I think of all of us as parents are trying to figure out how to keep our kids entertained and connected to friends during this pandemic. I was happy (but a little nervous) when my kids were invited to a neighbor’s birthday party. The party was outside, with only a few kids invited, and our town has been fortunate to have few cases of Covid at the moment. So, off my kids went for two hours of fun with friends.
Fast forward an hour into the party and the host called to tell me that my daughter had a bounce house accident, where a bunch of kids fell on top of her and her glasses broke. I held my tongue when I saw my daughter - she knows not to wear glasses on a bounce house, but honestly, I wasn’t concerned about a pair of broken glasses.
Before I started a glasses company, this would have derailed our day and weekend. We would have been hunting for a missing screw, trying to find a replacement on the weekend and negotiating rush delivery.
Our daughter, Olivia, would have caused a DEFCON 1 situation at our house - often the glasses were irreplaceable as companies usually discontinue frame designs and colors and the back up pairs we had on hand never felt the same as the ones she wore day to day.

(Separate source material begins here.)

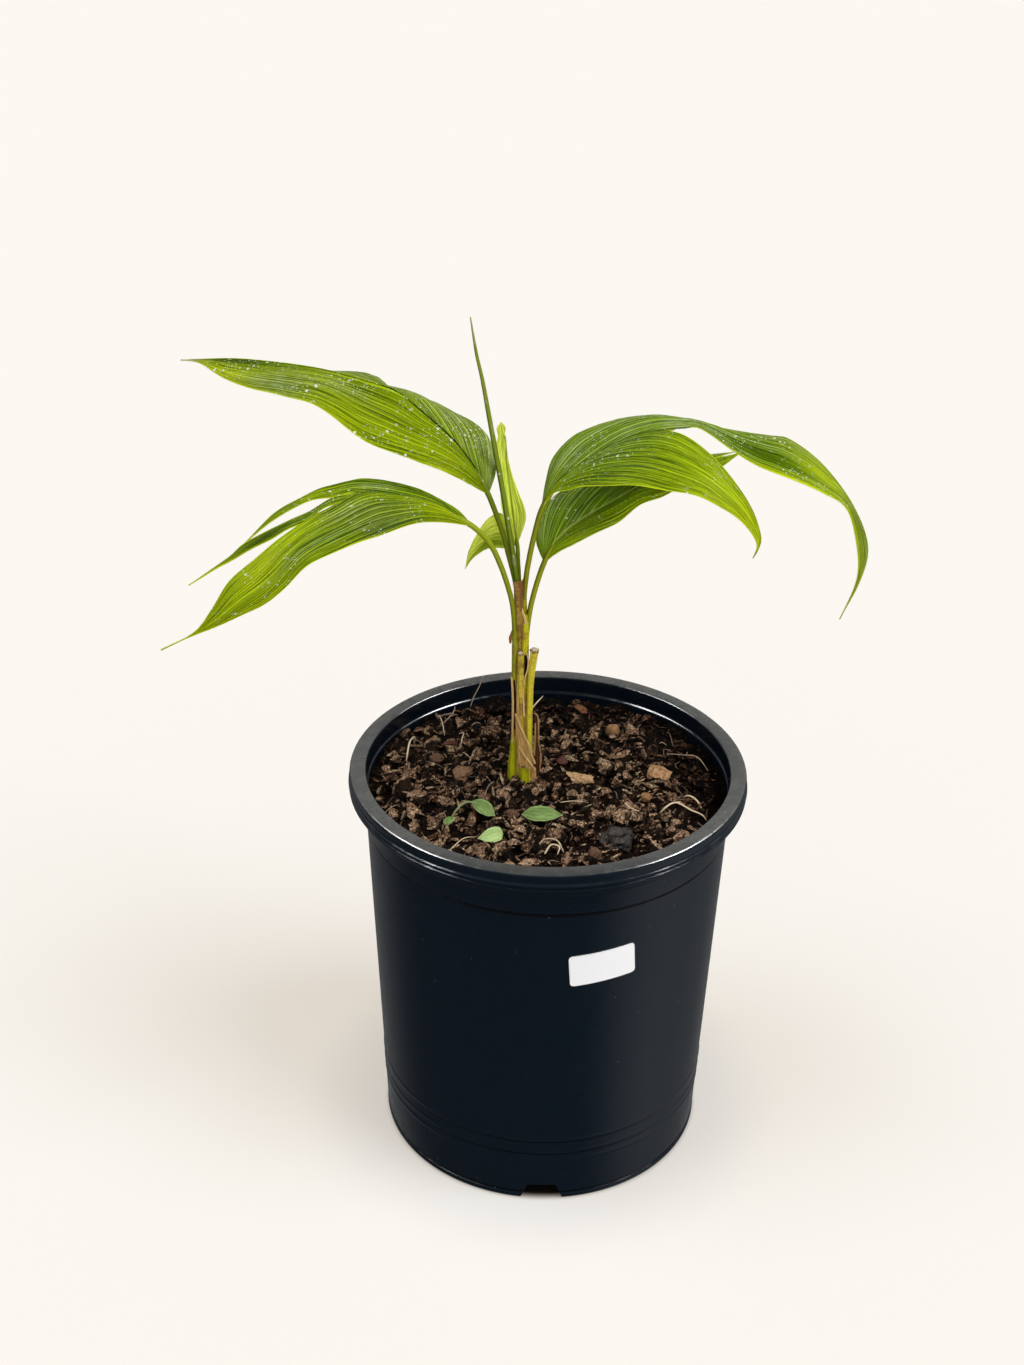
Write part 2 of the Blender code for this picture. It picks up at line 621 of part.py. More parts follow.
def build_label(collection, material):
    """A blank label bent round the wall, with rounded corners."""
    shape = bmesh.new()
    bmesh.ops.create_grid(shape, x_segments=LABEL_COLUMNS, y_segments=LABEL_ROWS, size=0.5)
    tilt = Matrix.Rotation(math.radians(LABEL_TILT), 2)
    for vert in shape.verts:
        height = vert.co.y * LABEL_HEIGHT
        into_corner = max(0.0, abs(height) - (LABEL_HEIGHT / 2 - LABEL_CORNER))
        inset = LABEL_CORNER - math.sqrt(max(0.0, LABEL_CORNER**2 - into_corner**2))
        flat = tilt @ Vector((vert.co.x * (LABEL_WIDTH - 2 * inset), height))
        z = LABEL_CENTRE_Z + flat.y
        radius = wall_radius(z) + GAP + LABEL_THICKNESS / 2
        angle = math.radians(LABEL_TURN) + flat.x / radius
        vert.co = Vector((radius * math.sin(angle), -radius * math.cos(angle), z)) * MM
    bmesh.ops.triangulate(shape, faces=shape.faces)
    label = mesh_object("label", shape, collection)
    solid = label.modifiers.new("thickness", "SOLIDIFY")
    solid.thickness = LABEL_THICKNESS * MM
    solid.offset = 0.0
    apply_modifiers(label)
    return dress(label, material)


def soil_height(x, y):
    """Height of the lumpy mix at a place: rounded clods, smaller crumbs and a slight dish."""
    clods = noise.voronoi(Vector((x / CLOD_SIZE, y / CLOD_SIZE, 3.0)))[0]
    crumbs = noise.voronoi(Vector((x / CRUMB_SIZE, y / CRUMB_SIZE, 8.0)))[0]
    dish = DISH_DEPTH * (1 - (x * x + y * y) / MOUTH_RADIUS**2)
    clod = CLOD_HEIGHT * (0.5 - min(1.0, clods[0]) ** 2)
    crumb = CRUMB_HEIGHT * (0.5 - min(1.0, crumbs[0]) ** 2)
    return SOIL_LEVEL - dish + clod + crumb


def build_soil(collection, material, tools):
    """The filling: a tapered plug inside the pot, its top cut lumpy, with holes for what stands in it."""
    bottom = FLOOR_TOP_Z + GAP
    top = SOIL_LEVEL + PLUG_RISE
    fit = WALL_THICKNESS + SOIL_FIT
    shape = bmesh.new()
    bmesh.ops.create_cone(shape, cap_ends=True, segments=POT_STEPS, radius1=(wall_radius(bottom) - fit) * MM,
                          radius2=(wall_radius(top) - fit) * MM, depth=(top - bottom) * MM)
    shape.transform(Matrix.Translation((0, 0, (top + bottom) / 2 * MM)))
    soil = mesh_object("soil", shape, collection)
    half = RIM_RADIUS
    cells = round(2 * half / SOIL_CELL)
    shape = bmesh.new()
    bmesh.ops.create_grid(shape, x_segments=cells, y_segments=cells, size=half * MM)
    for vert in shape.verts:
        vert.co.z = soil_height(vert.co.x / MM, vert.co.y / MM) * MM
    raised = bmesh.ops.extrude_face_region(shape, geom=shape.faces[:])["geom"]
    for vert in raised:
        if isinstance(vert, bmesh.types.BMVert):
            vert.co.z = (SOIL_LEVEL + SKY_RISE) * MM
    bmesh.ops.recalc_face_normals(shape, faces=shape.faces)
    sky = mesh_object("sky", shape, collection)
    join_or_cut(soil, [sky], "DIFFERENCE", "MANIFOLD")
    join_or_cut(soil, tools, "DIFFERENCE", "MANIFOLD")
    return dress(soil, material)


def chip_shape(chip, grow=0.0):
    """A rough lump of the chip's size, grown for a cutter, seated in the mix."""
    shape = bmesh.new()
    bmesh.ops.create_icosphere(shape, subdivisions=2 if max(chip.size) > LARGE_CHIP else 1, radius=0.5)
    seed = Vector((chip.x, chip.y, 1.0))
    for vert in shape.verts:
        rough = 1 + CHIP_ROUGHNESS * noise.noise(vert.co * CHIP_GRAIN + seed)
        vert.co = Vector((c * rough * (s + 2 * grow) for c, s in zip(vert.co, chip.size))) * MM
    height = soil_height(chip.x, chip.y) + chip.size[2] * (0.5 - CHIP_SINK)
    shape.transform(Matrix.Translation(Vector((chip.x, chip.y, height)) * MM)
                    @ Matrix.Rotation(math.radians(chip.turn), 4, "Z"))
    return shape


def build_weed(name, stalk, leaves, collection, material):
    """A weed seedling: a thin stalk with its small leaves, in one body."""
    made = tube(name, stalk, (WEED_STALK_RADIUS,) * 2, collection, WEED_STALK_COUNT)
    lobes = [blade(f"{name}_leaf", Lobe(one, other, rows=6, columns=2, arch=0.6), collection,
                   WEED_THICKNESS, pleat=0.0) for one, other in leaves]
    join_or_cut(made, lobes, "UNION", "MANIFOLD")
    return dress(made, material)


def build_stem(collection, material, tools):
    """The stem with the stubs of its oldest leaves, and a socket for each stalk."""
    stem = tube("stem", STEM_PATH, STEM_RADII, collection, STEM_COUNT, STEM_RESOLUTION)
    stubs = [tube("left_stub", LEFT_STUB_PATH, LEFT_STUB_RADII, collection, STUB_COUNT),
             tube("front_stub", FRONT_STUB_PATH, FRONT_STUB_RADII, collection, STUB_COUNT)]
    join_or_cut(stem, stubs, "UNION", "MANIFOLD")
    join_or_cut(stem, tools, "DIFFERENCE", "MANIFOLD")
    return dress(stem, material)


def stem_cutters(collection):
    """Each stalk a little thicker, to cut its socket in the stem."""
    stalks = [frond.stalk for frond in FRONDS.values()] + [SPEAR_PATH]
    radii = [frond.radii for frond in FRONDS.values()] + [SPEAR_RADII]
    stalks.append(CUT_STALK_PATH)
    radii.append(CUT_STALK_RADII)
    return [tube("socket", path, width, collection, STALK_COUNT, grow=GAP, extend=GAP)
            for path, width in zip(stalks, radii)]


def soil_cutters(collection):
    """What stands in the mix, a little thicker, to cut its hole."""
    standing = {
        "stem_hole": (STEM_PATH, STEM_RADII, STEM_COUNT, STEM_RESOLUTION),
        "cut_stalk_hole": (CUT_STALK_PATH, CUT_STALK_RADII, CUT_STALK_COUNT, STALK_RESOLUTION),
        "left_stub_hole": (LEFT_STUB_PATH, LEFT_STUB_RADII, STUB_COUNT, STALK_RESOLUTION),
        "front_stub_hole": (FRONT_STUB_PATH, FRONT_STUB_RADII, STUB_COUNT, STALK_RESOLUTION),
    }
    cutters = [tube(name, path, radii, collection, count, resolution, grow=GAP, extend=GAP)
               for name, (path, radii, count, resolution) in standing.items()]
    cutters.append(blade("strip_hole", DRY_STRIP, collection, DRY_THICKNESS + 2 * GAP, pleat=0.0))
    cutters += [tube(name, stalk, (WEED_STALK_RADIUS,) * 2, collection, WEED_STALK_COUNT,
                     grow=GAP, extend=GAP)
                for name, (stalk, leaves) in WEEDS.items()]
    cutters += [tube(name, path, (ROOT_RADIUS,) * 2, collection, ROOT_COUNT, ROOT_RESOLUTION,
                     grow=GAP, extend=GAP)
                for name, path in ROOTS.items()]
    cutters += [mesh_object(chip.name, chip_shape(chip, GAP), collection) for chip in CHIPS]
    return cutters


FRONDS = {
    "frond_upper_left": UPPER_LEFT,
    "frond_lower_left": LOWER_LEFT,
    "frond_upper_right": UPPER_RIGHT,
    "frond_lower_right": LOWER_RIGHT,
    "young_leaf": YOUNG_LEAF,
}


def build_palm():
    """Build every piece of the potted palm."""
    clear_scene()
    palm = make_collection("potted_palm")
    green = finish("leaf_green", (0.12, 0.28, 0.02), 0.4)
    pale = finish("young_leaf_green", (0.45, 0.55, 0.10), 0.45)
    stalk = finish("stem_yellow_green", (0.35, 0.33, 0.05), 0.5)
    dry = finish("dry_sheath", (0.25, 0.13, 0.06), 0.8)
    weed = finish("weed_green", (0.16, 0.34, 0.06), 0.5)
    root = finish("root_pale", (0.50, 0.40, 0.28), 0.8)
    build_pot(palm, finish("pot_navy", (0.012, 0.017, 0.024), 0.35))
    build_label(palm, finish("label_white", (0.85, 0.85, 0.85), 0.4))
    build_soil(palm, finish("potting_mix", (0.05, 0.03, 0.02), 0.95), soil_cutters(palm))
    build_stem(palm, stalk, stem_cutters(palm))
    for name, frond in FRONDS.items():
        build_frond(name, frond, palm, pale if name == "young_leaf" else green)
    dress(tube("spear_leaf", SPEAR_PATH, SPEAR_RADII, palm, STALK_COUNT), green)
    dress(tube("cut_stalk", CUT_STALK_PATH, CUT_STALK_RADII, palm, CUT_STALK_COUNT), stalk)
    dress(blade("dry_sheath", DRY_SHEATH, palm, DRY_THICKNESS, pleat=0.0), dry)
    dress(blade("dry_strip", DRY_STRIP, palm, DRY_THICKNESS, pleat=0.0), dry)
    for name, (path, leaves) in WEEDS.items():
        build_weed(name, path, leaves, palm, weed)
    for name, path in ROOTS.items():
        dress(tube(name, path, (ROOT_RADIUS,) * 2, palm, ROOT_COUNT, ROOT_RESOLUTION), root)
    for chip in CHIPS:
        dress(mesh_object(chip.name, chip_shape(chip), palm), finish(chip.name, chip.colour, 0.85))


build_palm()
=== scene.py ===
"""The looks of a young potted palm: pot, label, mix, stem, leaves, weeds and litter.

The origin is on the pot's axis at its underside, +Z is up and -Y is the front.
Sizes are millimetres, turned into metres as the meshes are made.
"""

import json
import logging
import math
from dataclasses import dataclass, field
from enum import Enum
from functools import cache
from typing import Callable, Iterable, Sequence

import bmesh
import bpy
import numpy as np
from mathutils import Matrix, Vector, noise

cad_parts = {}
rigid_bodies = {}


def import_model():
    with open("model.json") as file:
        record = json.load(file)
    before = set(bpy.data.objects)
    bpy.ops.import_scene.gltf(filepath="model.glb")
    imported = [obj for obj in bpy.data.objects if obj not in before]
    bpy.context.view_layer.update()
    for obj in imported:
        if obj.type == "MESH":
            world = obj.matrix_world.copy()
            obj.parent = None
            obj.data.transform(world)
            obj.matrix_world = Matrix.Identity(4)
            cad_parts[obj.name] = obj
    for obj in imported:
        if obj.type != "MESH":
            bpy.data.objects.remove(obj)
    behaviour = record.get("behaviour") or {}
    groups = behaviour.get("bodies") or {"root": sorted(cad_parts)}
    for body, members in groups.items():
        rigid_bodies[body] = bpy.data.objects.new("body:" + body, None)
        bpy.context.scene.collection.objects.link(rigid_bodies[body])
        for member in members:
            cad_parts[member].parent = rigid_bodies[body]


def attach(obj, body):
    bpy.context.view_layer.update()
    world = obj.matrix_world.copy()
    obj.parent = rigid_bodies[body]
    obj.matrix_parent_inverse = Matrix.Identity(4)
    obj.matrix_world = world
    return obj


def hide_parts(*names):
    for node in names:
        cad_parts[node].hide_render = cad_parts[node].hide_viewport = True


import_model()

LOG = logging.getLogger("potted_palm")
MM = 0.001
BODY = "root"

Point = tuple[float, float, float]
Rail = tuple[Point, ...]
Colour = tuple[float, float, float]
Fields = dict[str, np.ndarray]
Part = tuple[np.ndarray, list, Fields]
Object = bpy.types.Object
Socket = bpy.types.NodeSocket

Sockets = bpy.types.bpy_prop_collection

BLACK: Colour = (0.0, 0.0, 0.0)
WHITE: Colour = (1.0, 1.0, 1.0)
OUTWARD = (0, 1, 2, 3)
INWARD = (3, 2, 1, 0)
UPWARD = (0, 3, 2, 1)


class Slot(Enum):
    """The record's material slots."""

    POT = "pot_plastic"
    LABEL = "label_paper"
    MIX = "potting_mix"
    STEM = "stem_skin"
    LEAF = "leaf_green"
    YOUNG = "leaf_pale"
    SHEATH = "dry_sheath"
    WEED = "weed_green"
    ROOT = "root_pale"
    PEBBLE = "pebble"
    RED_BARK = "bark_red"
    TAN_BARK = "bark_tan"


class Op(Enum):
    """The sums that the materials use."""

    ADD = "ADD"
    SUBTRACT = "SUBTRACT"
    MULTIPLY = "MULTIPLY"
    MAXIMUM = "MAXIMUM"
    PINGPONG = "PINGPONG"
    ABSOLUTE = "ABSOLUTE"
    LESS = "LESS_THAN"


# Curves and lofted meshes


def smooth_path(points: Sequence[Point], count: int) -> np.ndarray:
    """Evenly spaced points on a Catmull-Rom curve.

    Args:
        points: The points that the curve passes through.
        count: How many points to return.

    Returns:
        An array of count points.
    """
    given = np.array(points, float)
    held = np.vstack([2 * given[0] - given[1], given, 2 * given[-1] - given[-2]])
    steps = np.linspace(0, 1, 16, endpoint=False)[:, None]
    fine = []
    for a, b, c, d in zip(held, held[1:], held[2:], held[3:]):
        fine.append(0.5 * (2 * b + (c - a) * steps + (2 * a - 5 * b + 4 * c - d) * steps**2
                           + (3 * b - a - 3 * c + d) * steps**3))
    fine = np.vstack([*fine, given[-1:]])
    length = np.concatenate([[0], np.cumsum(np.linalg.norm(np.diff(fine, axis=0), axis=1))])
    even = np.linspace(0, length[-1], count)
    return np.column_stack([np.interp(even, length, fine[:, k]) for k in range(3)])


def smooth_values(values: Sequence[float], count: int) -> np.ndarray:
    """Values spread evenly over the given count."""
    return np.interp(np.linspace(0, len(values) - 1, count), np.arange(len(values)), values)


def smoothstep(low: float, high: float, value: np.ndarray) -> np.ndarray:
    """A soft step from 0 at low to 1 at high."""
    share = np.clip((value - low) / (high - low), 0, 1)
    return share * share * (3 - 2 * share)


def unit(vectors: np.ndarray) -> np.ndarray:
    """Vectors scaled to length 1."""
    return vectors / np.maximum(np.linalg.norm(vectors, axis=-1, keepdims=True), 1e-12)


def around(count: int) -> np.ndarray:
    """Angles spread evenly over one turn."""
    return np.arange(count) * math.tau / count


def evened(rows: np.ndarray, reach: int) -> np.ndarray:
    """Rows averaged with their neighbours up to reach rows away."""
    padded = np.vstack([rows[:1].repeat(reach, 0), rows, rows[-1:].repeat(reach, 0)])
    return sum(padded[k:k + len(rows)] for k in range(2 * reach + 1)) / (2 * reach + 1)


def mesh_piece(name: str, points: np.ndarray, faces: Sequence, fields: Fields | None = None,
               crease: float = 50.0) -> Object:
    """An object from points and faces.

    Args:
        name: The piece's name.
        points: Its points in mm.
        faces: Its faces as lists of point numbers.
        fields: Numbers for the materials, one array for each name, with one number a point.
        crease: Edges sharper than this angle in degrees stay sharp.

    Returns:
        The new object, linked to the scene.
    """
    mesh = bpy.data.meshes.new(name)
    mesh.from_pydata(points * MM, [], faces)
    for label, values in (fields or {}).items():
        mesh.attributes.new(label, "FLOAT", "POINT").data.foreach_set("value", values.astype(np.float32))
    mesh.shade_smooth()
    mesh.set_sharp_from_angle(angle=math.radians(crease))
    made = bpy.data.objects.new(name, mesh)
    bpy.context.scene.collection.objects.link(made)
    return made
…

Not to mention, the emotional toll she experienced every time she had to part with glasses that were not only her lifeline to seeing the world, but the way she saw herself - as these glasses were part of her identity.
Instead, she took off the broken pair and popped her old temples onto her back-up pair that fit the exact same way - and she went about her day. Crisis averted.
Start-ups are full of emotional ups and downs, but seeing the product you’ve built work the ways you intended it too, is definitely validation and a reminder that what we are doing at Fitz matters for our customers (including me and my family).